== YOUR OBJECTIVE ==
Return, word for word, every line that follows.
───── DATA LISTING
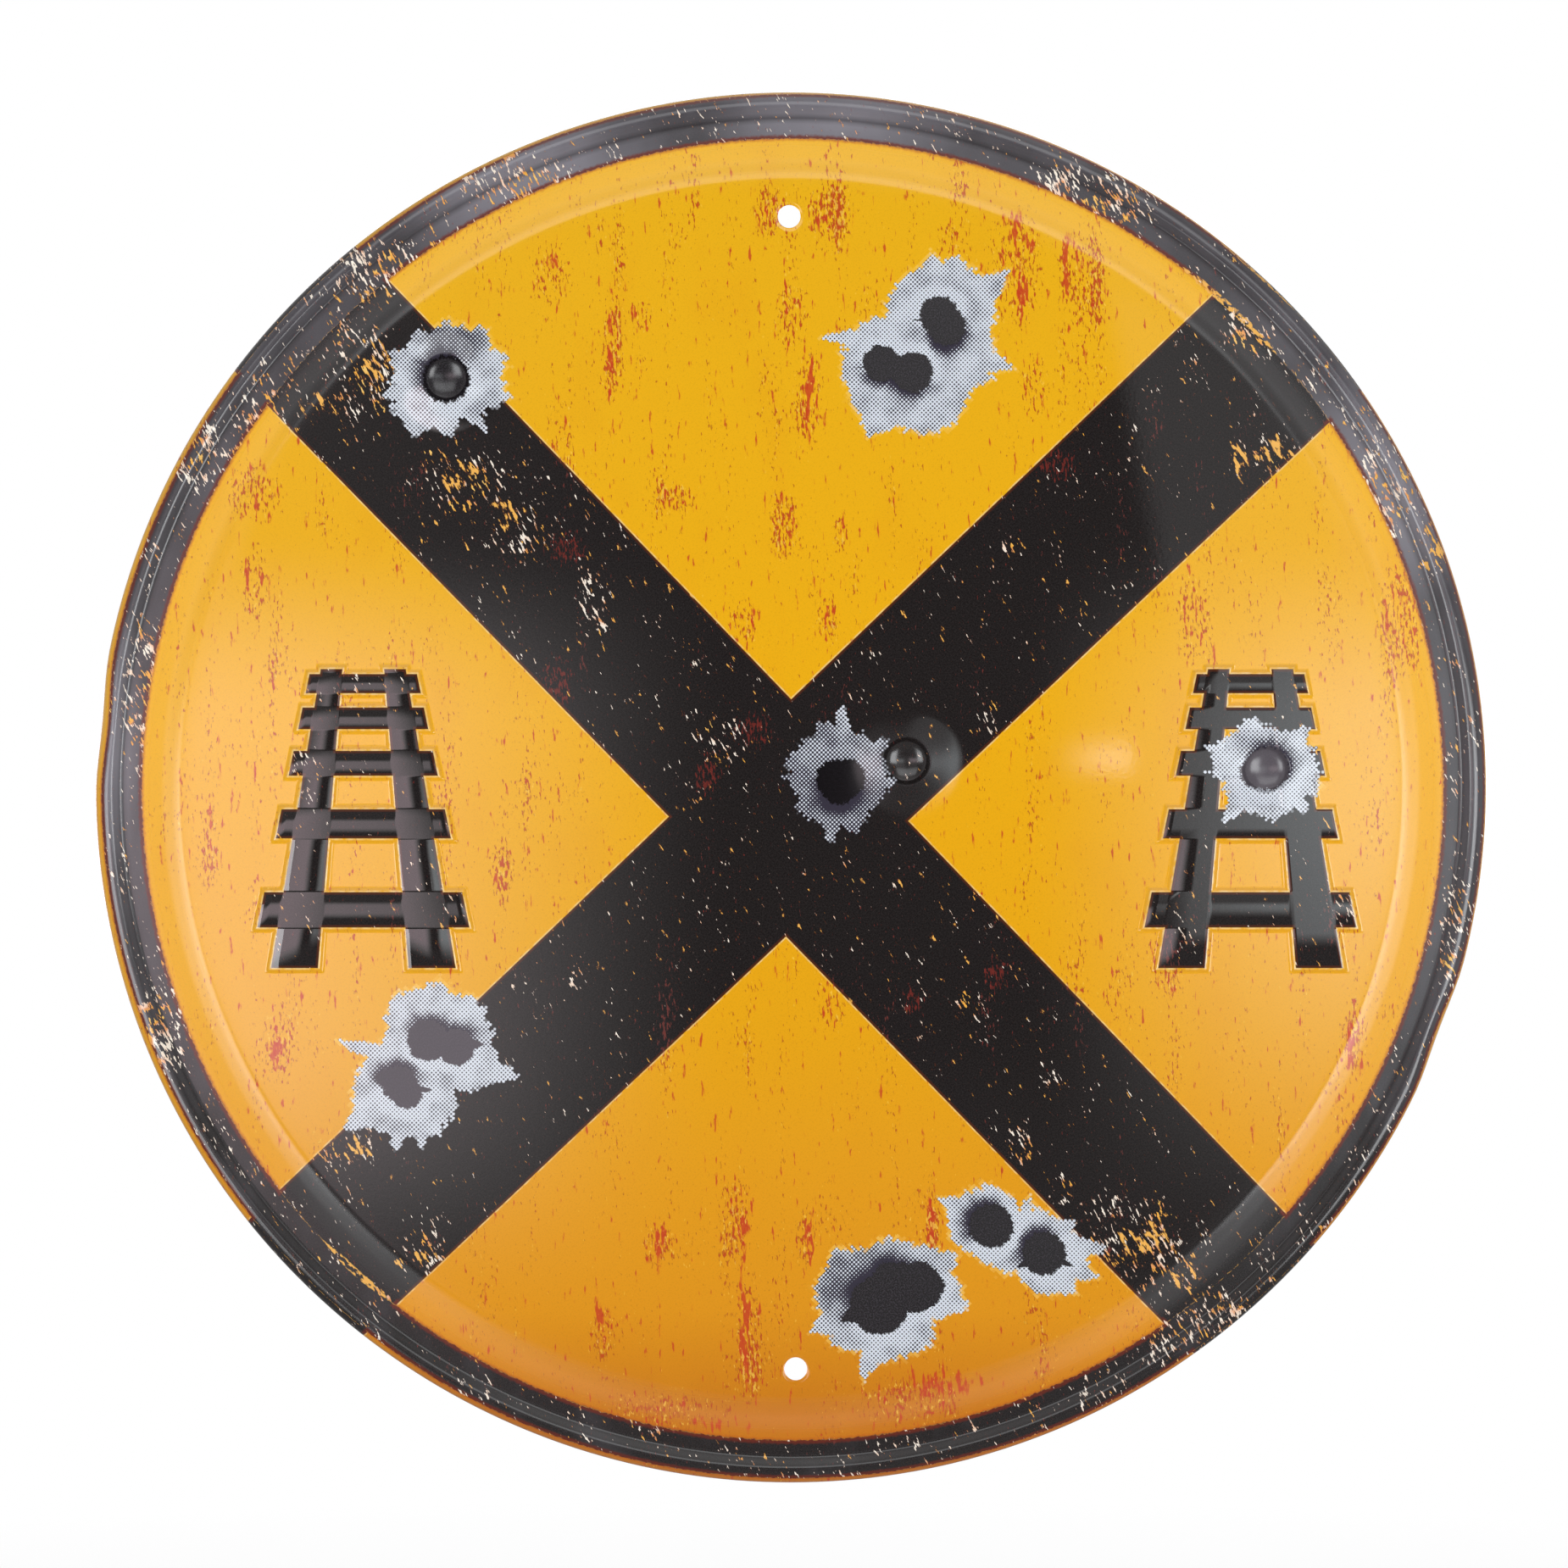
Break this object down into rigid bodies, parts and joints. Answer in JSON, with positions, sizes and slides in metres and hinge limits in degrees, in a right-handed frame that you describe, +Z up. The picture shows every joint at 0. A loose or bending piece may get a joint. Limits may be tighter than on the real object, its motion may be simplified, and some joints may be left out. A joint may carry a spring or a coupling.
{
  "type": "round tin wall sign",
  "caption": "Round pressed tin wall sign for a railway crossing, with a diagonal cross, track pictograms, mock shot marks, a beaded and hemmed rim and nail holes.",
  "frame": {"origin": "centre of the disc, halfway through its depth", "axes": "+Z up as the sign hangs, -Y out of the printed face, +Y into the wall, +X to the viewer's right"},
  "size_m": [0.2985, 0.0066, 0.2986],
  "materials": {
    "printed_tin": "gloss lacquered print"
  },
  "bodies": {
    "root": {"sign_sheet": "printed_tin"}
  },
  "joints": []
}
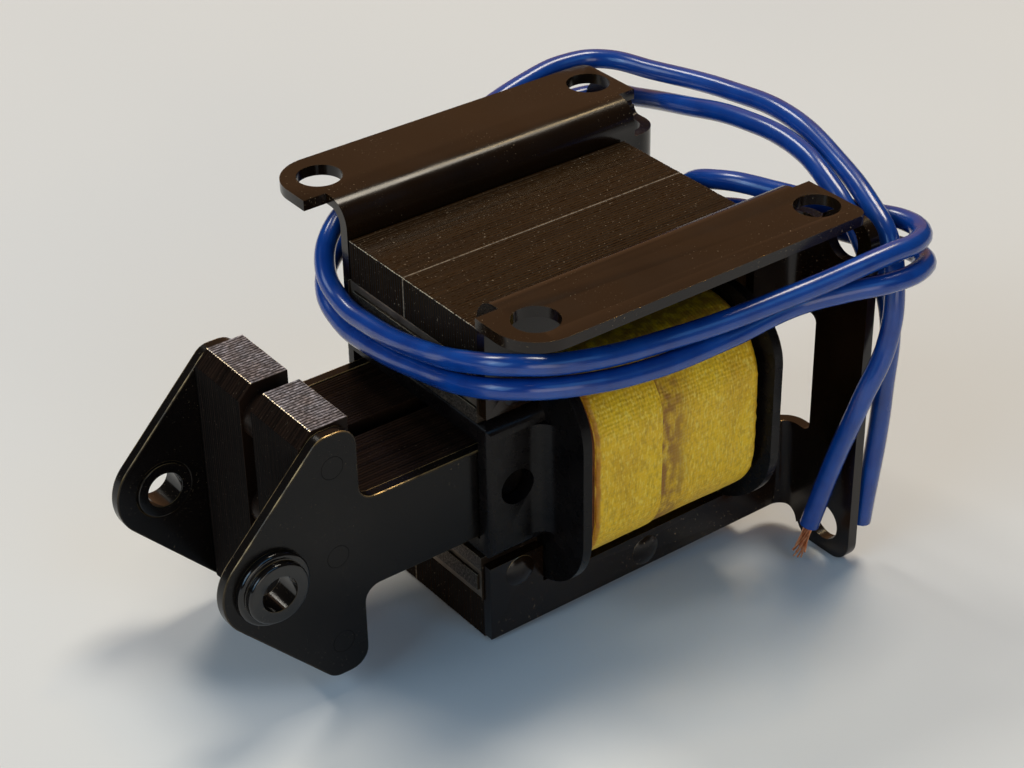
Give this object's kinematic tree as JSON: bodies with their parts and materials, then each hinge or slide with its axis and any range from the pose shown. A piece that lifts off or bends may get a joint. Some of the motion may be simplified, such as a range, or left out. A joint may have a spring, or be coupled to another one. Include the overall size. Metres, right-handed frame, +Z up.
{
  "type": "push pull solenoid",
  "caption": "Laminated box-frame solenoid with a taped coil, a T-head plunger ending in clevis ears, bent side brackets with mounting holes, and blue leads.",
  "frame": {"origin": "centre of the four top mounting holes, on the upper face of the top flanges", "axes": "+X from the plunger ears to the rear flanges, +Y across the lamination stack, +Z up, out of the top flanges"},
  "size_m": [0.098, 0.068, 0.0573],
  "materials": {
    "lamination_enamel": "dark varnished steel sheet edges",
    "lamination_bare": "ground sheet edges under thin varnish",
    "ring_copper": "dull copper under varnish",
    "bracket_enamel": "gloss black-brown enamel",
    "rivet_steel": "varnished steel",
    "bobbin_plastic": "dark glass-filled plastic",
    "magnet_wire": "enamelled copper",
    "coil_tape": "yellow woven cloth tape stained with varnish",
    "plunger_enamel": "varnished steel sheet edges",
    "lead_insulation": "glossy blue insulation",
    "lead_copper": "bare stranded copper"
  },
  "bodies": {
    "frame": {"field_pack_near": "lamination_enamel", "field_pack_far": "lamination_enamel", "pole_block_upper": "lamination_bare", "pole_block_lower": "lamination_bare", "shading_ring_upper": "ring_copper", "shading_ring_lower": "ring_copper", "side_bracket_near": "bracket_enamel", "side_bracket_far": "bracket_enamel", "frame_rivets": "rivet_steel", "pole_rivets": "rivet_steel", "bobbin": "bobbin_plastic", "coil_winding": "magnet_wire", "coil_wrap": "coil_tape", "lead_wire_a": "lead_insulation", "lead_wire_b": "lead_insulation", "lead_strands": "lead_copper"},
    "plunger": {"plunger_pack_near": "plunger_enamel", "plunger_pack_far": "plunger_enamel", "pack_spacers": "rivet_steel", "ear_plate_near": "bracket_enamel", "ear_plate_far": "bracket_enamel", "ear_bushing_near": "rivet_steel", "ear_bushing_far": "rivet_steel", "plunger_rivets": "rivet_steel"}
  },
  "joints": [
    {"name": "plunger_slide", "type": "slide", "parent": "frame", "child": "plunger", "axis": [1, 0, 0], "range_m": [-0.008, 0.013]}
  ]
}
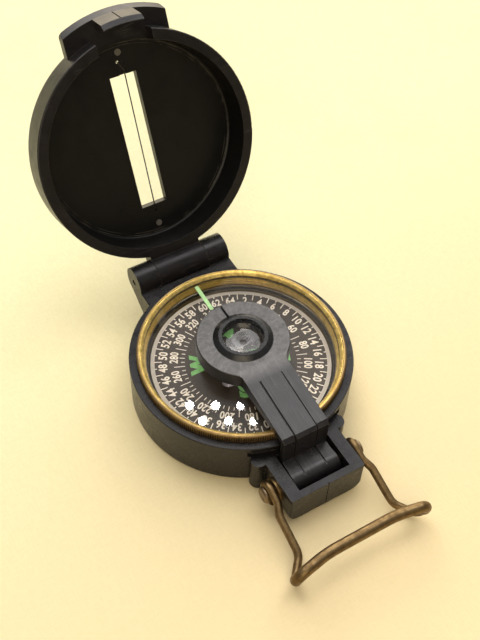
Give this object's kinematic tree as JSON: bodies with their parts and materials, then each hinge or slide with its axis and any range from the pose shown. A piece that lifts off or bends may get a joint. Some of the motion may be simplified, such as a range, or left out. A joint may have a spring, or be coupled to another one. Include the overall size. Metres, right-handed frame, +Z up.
──────────
== EXPECTED ANSWER ==
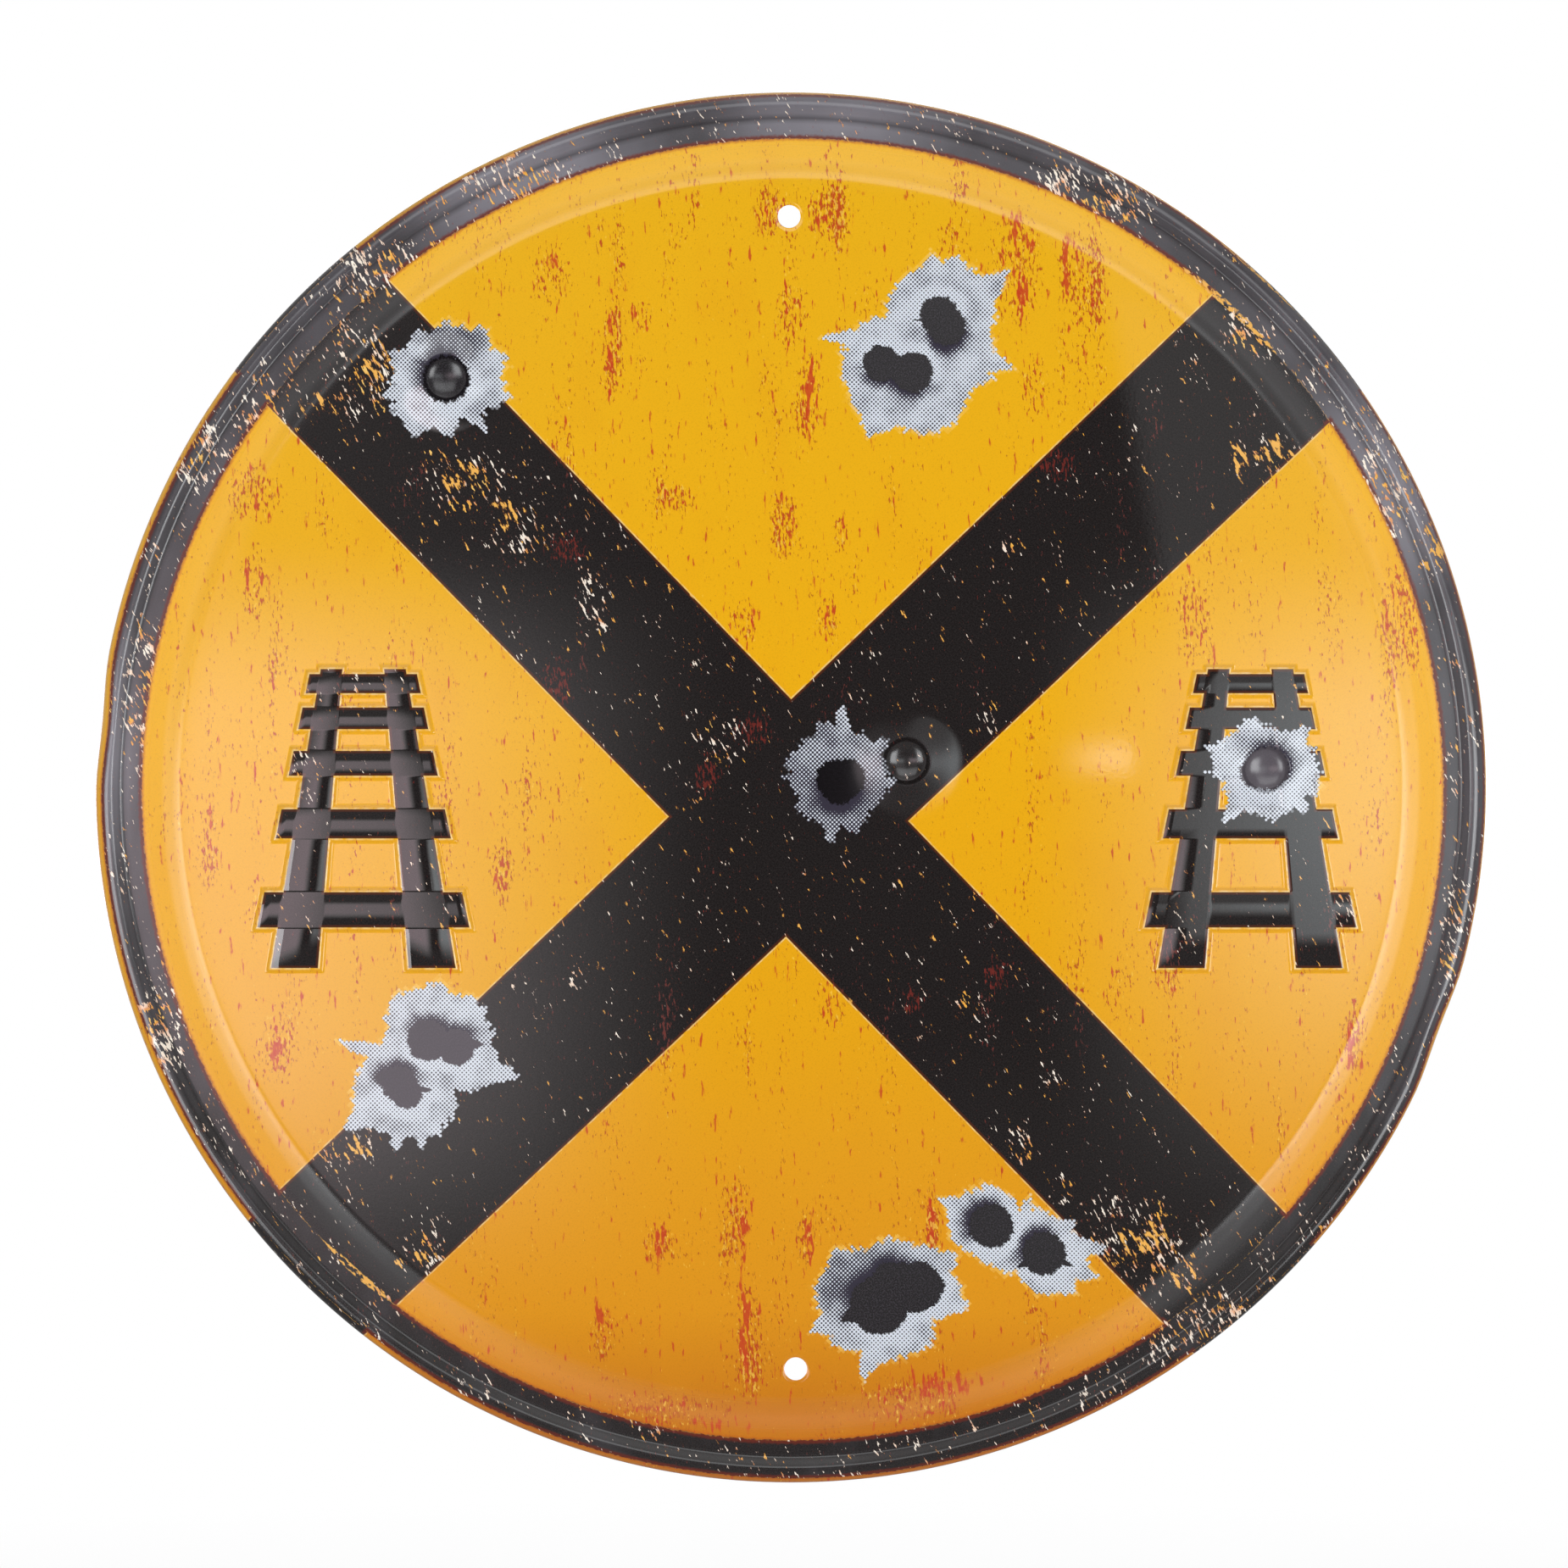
Break this object down into rigid bodies, parts and joints. Answer in JSON, with positions, sizes and slides in metres and hinge limits in degrees, in a right-handed frame that you describe, +Z up. The picture shows every joint at 0. A loose or bending piece may get a joint. Limits may be tighter than on the real object, its motion may be simplified, and some joints may be left out. A joint may carry a spring or a coupling.
{
  "type": "round tin wall sign",
  "caption": "Round pressed tin wall sign for a railway crossing, with a diagonal cross, track pictograms, mock shot marks, a beaded and hemmed rim and nail holes.",
  "frame": {"origin": "centre of the disc, halfway through its depth", "axes": "+Z up as the sign hangs, -Y out of the printed face, +Y into the wall, +X to the viewer's right"},
  "size_m": [0.2985, 0.0066, 0.2986],
  "materials": {
    "printed_tin": "gloss lacquered print"
  },
  "bodies": {
    "root": {"sign_sheet": "printed_tin"}
  },
  "joints": []
}
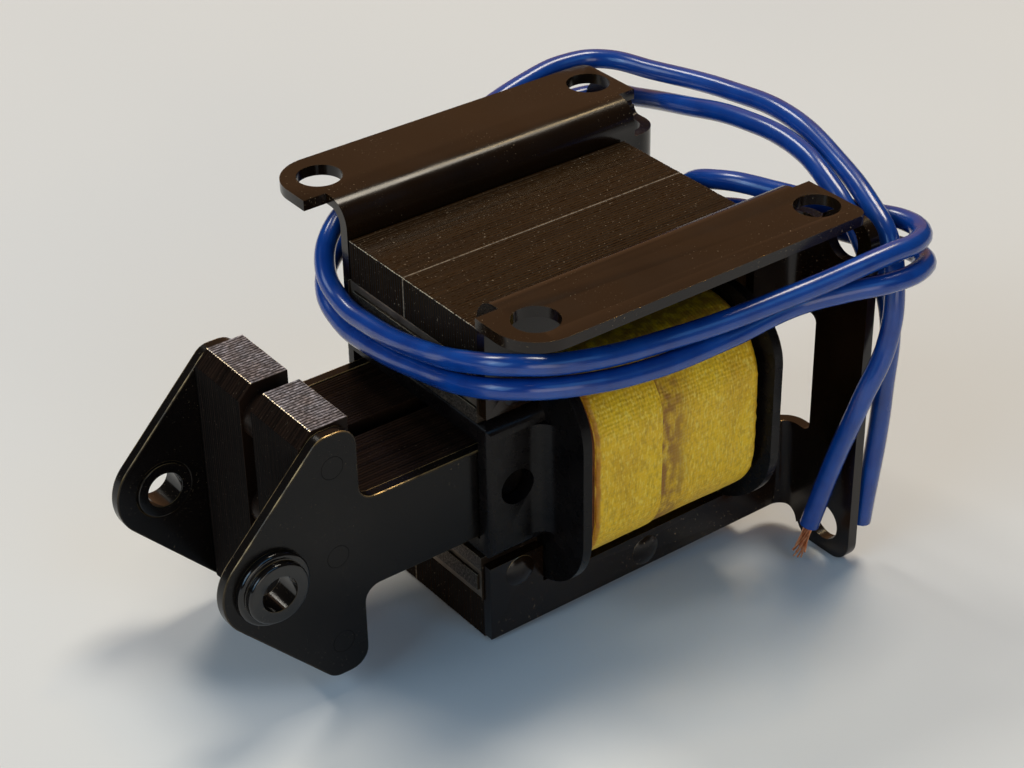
Give this object's kinematic tree as JSON: bodies with their parts and materials, then each hinge or slide with its axis and any range from the pose shown. A piece that lifts off or bends may get a joint. Some of the motion may be simplified, such as a range, or left out. A joint may have a spring, or be coupled to another one. Include the overall size. Metres, right-handed frame, +Z up.
{
  "type": "push pull solenoid",
  "caption": "Laminated box-frame solenoid with a taped coil, a T-head plunger ending in clevis ears, bent side brackets with mounting holes, and blue leads.",
  "frame": {"origin": "centre of the four top mounting holes, on the upper face of the top flanges", "axes": "+X from the plunger ears to the rear flanges, +Y across the lamination stack, +Z up, out of the top flanges"},
  "size_m": [0.098, 0.068, 0.0573],
  "materials": {
    "lamination_enamel": "dark varnished steel sheet edges",
    "lamination_bare": "ground sheet edges under thin varnish",
    "ring_copper": "dull copper under varnish",
    "bracket_enamel": "gloss black-brown enamel",
    "rivet_steel": "varnished steel",
    "bobbin_plastic": "dark glass-filled plastic",
    "magnet_wire": "enamelled copper",
    "coil_tape": "yellow woven cloth tape stained with varnish",
    "plunger_enamel": "varnished steel sheet edges",
    "lead_insulation": "glossy blue insulation",
    "lead_copper": "bare stranded copper"
  },
  "bodies": {
    "frame": {"field_pack_near": "lamination_enamel", "field_pack_far": "lamination_enamel", "pole_block_upper": "lamination_bare", "pole_block_lower": "lamination_bare", "shading_ring_upper": "ring_copper", "shading_ring_lower": "ring_copper", "side_bracket_near": "bracket_enamel", "side_bracket_far": "bracket_enamel", "frame_rivets": "rivet_steel", "pole_rivets": "rivet_steel", "bobbin": "bobbin_plastic", "coil_winding": "magnet_wire", "coil_wrap": "coil_tape", "lead_wire_a": "lead_insulation", "lead_wire_b": "lead_insulation", "lead_strands": "lead_copper"},
    "plunger": {"plunger_pack_near": "plunger_enamel", "plunger_pack_far": "plunger_enamel", "pack_spacers": "rivet_steel", "ear_plate_near": "bracket_enamel", "ear_plate_far": "bracket_enamel", "ear_bushing_near": "rivet_steel", "ear_bushing_far": "rivet_steel", "plunger_rivets": "rivet_steel"}
  },
  "joints": [
    {"name": "plunger_slide", "type": "slide", "parent": "frame", "child": "plunger", "axis": [1, 0, 0], "range_m": [-0.008, 0.013]}
  ]
}
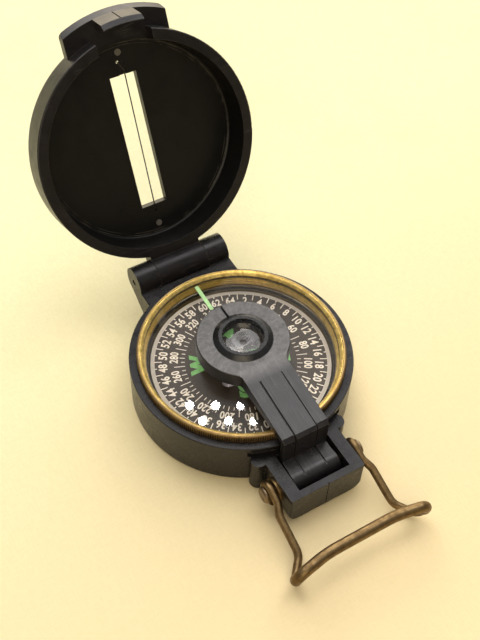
Give this object's kinematic tree as JSON: bodies with their parts and materials, then each hinge or slide with its axis and any range from the pose shown. A piece that lifts off or bends may get a joint. Some of the motion may be simplified, such as a range, or left out. A joint may have a spring, or be coupled to another one. Include the overall size. Metres, right-handed frame, +Z up.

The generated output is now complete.